– Ты пила?

Сердце у неё грохнулось куда-то вниз…

«Да, я пила, а потом меня трахнули. И сняли это ещё на телефон».

В другой раз, конечно, это могло прозвучать и забавно: пила… Нет, я не пила, я – долото. Но сейчас ей особо смеяться не хотелось, у неё внутри ещё гуляло эхо фрикцией её нового знакомого. И смазка. Уйма смазки.

– Немного, – сказала она, пытаясь совладать с дрожащим языком.

– С Катькой?

– Да, – ответила она и даже не соврала. – Пошла к ней…

– Ну да, куда же тебе ещё было идти, – буркнул он, но заметно смягчился. Наверное, он сильно переживал, но старался не показывать вида. Чуть дальше телефона стояла пепельница с несколькими раздавленными окурками. – Я уж собирался звонить. Куда-нибудь. Искать тебя.

– Всё обошлось, – ответила она. – Я так устала. Извини, что я вспылила.

– Нет, это ты меня извини.

– Пожалуй, я пойду… спать.

– Ты разве не хочешь об этом поговорить? – удивился он. – Я думал, нам надо понять, как избегать таких ситуаций. Ты пойми, я же смотрю за производством, и мне очень важно, чтобы всё производилось в нужное время, в нужном объёме, в нужный срок. И здесь – в бытовой жизни – точно так же, как и там, на работе. Нам надо твёрдо понимать…

– Завтра поговорим. То есть, сегодня, но позже.

– Хорошо.

Она прошла в спальню и быстро принялась снимать с себя брюки, чтобы смять их в комок, вытереть свою задницу и забросить их комком под кровать… А уж завтра она и помоется, и постирается… И хорошо, что ей к третьей паре, иначе бы не успела ничегошеньки. Алина быстро улеглась на ложе, накрывшись одеялом – её не смутила даже стоявшая духота. Было как-то стыдно… Потом она подумает хорошенько над всем этим, но пока надо было как-то дождаться подходящего часа, чтобы остаться одной.

Он вошёл следом и тоже принялся взбираться на кровать, стал раздеваться. И скоро раздался его едва слышный храп – он вообще почти не храпел, зато много ворочался. А она так и лежала в кровати, и сон к ней не шёл. Страшно подумать, как утром она будет выглядеть… В голову полез её новый знакомый, прижимающийся к ней, держащий её за руки. Но в этот раз она не испытала возбуждение, а наоборот – отвращение.

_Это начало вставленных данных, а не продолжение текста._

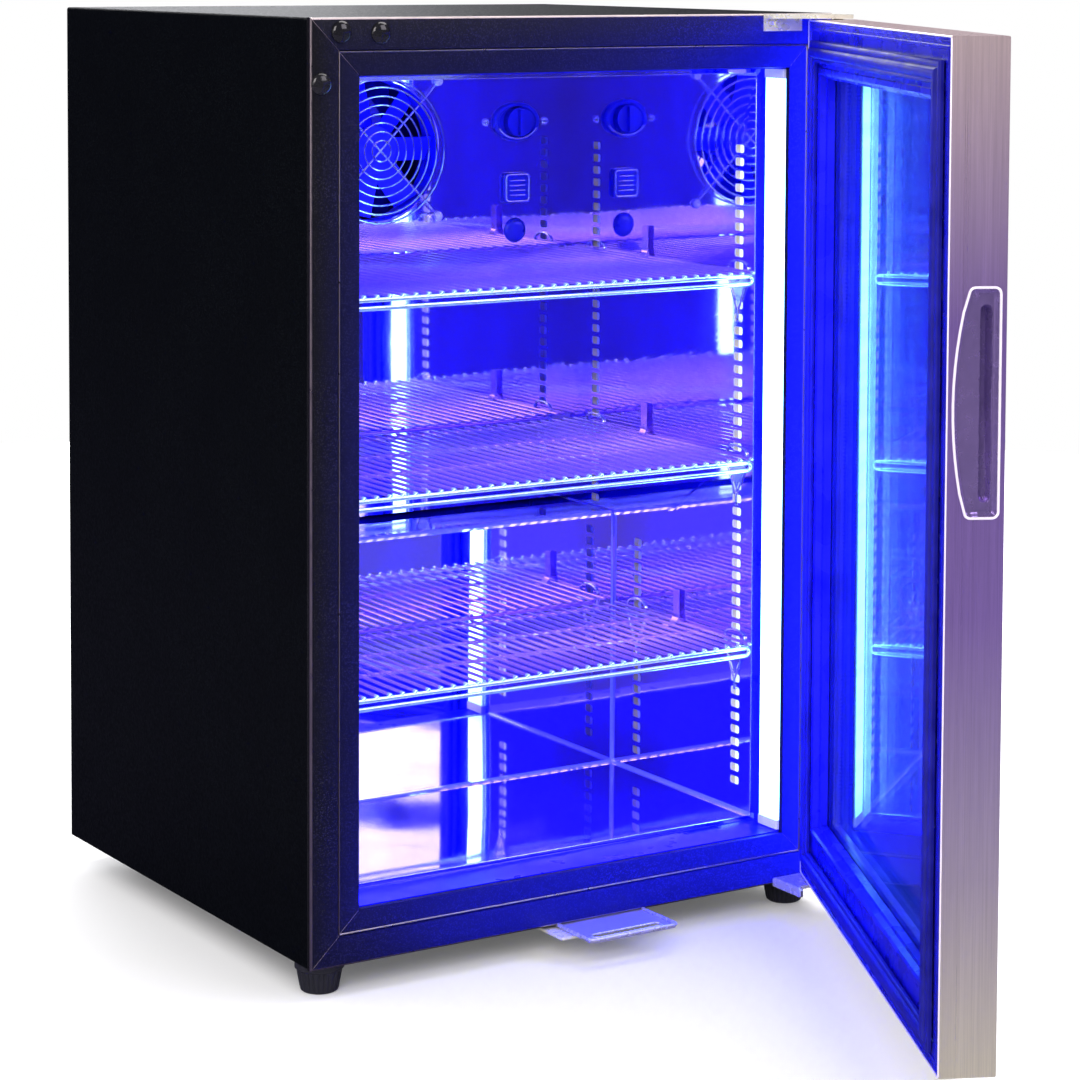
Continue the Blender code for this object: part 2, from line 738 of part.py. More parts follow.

И она так пролежала, пока Тоша через некоторое время не проснулся. Он стал собираться на работу… Надел свежую рубашку, лёгкий пиджак, но завтракать не стал. Покурил и ушёл. Она же всё это время делала вид, что спит… И, убедившись, что он точно ушёл, пошла в душ – отмываться от прошлой ночи.

Алина всё ещё чувствовала себя неприятно – стыд лишь усиливался. Она хотела бы, чтобы это всё оказалось лишь дурным сном, но внутренний голос ей тут же подсказал, что сон был вовсе не таким уж и дурным. Секс был хорош всё-таки.

Краска опять залила её лицо. Какой же это стыд! И она чуть себя не выдала… Надо вести себя естественнее, естественнее!

Алина тоже стала собираться на работу – университет ждал. Надо как-то продержаться этот денёк, а дальше станет куда проще. Всё забудется, всё обязательно забудется – так уж мозг устроен: стирает плохие воспоминания.

ВТОРОЕ ИЮНЯ, 11:30

Брюзгин вёл себя очень беспокойно – просто не находил себе места. Он и вставал, и снова усаживался, плюхался на кресло, снова подрывался, оглядывался. Мутноватые глаза его бегали из стороны в сторону. Он в третий раз хотел закурить, но худой мужик в белом халате с выбритыми висками снова отобрал у него сигарету. И строго покачал головой.

– Здесь не курят, Тоша, не курят. Я тебе в третий раз говорю.

– А я тебе в третий раз говорю, Сева, ты должен мне помочь.

Сева недовольно посмотрел на него, и во взгляде его серо-зелёных глаз засквозило неудовлетворение. Севой он являлся только для него, для других же клиентов – Всеволод Тимофеевич Жарков, врач высшей категории, уролог, сексопатолог, ярко выраженный эктоморф, незаурядный шахматист и любитель старых энциклопедий, занимавших треть его солнечного кабинета.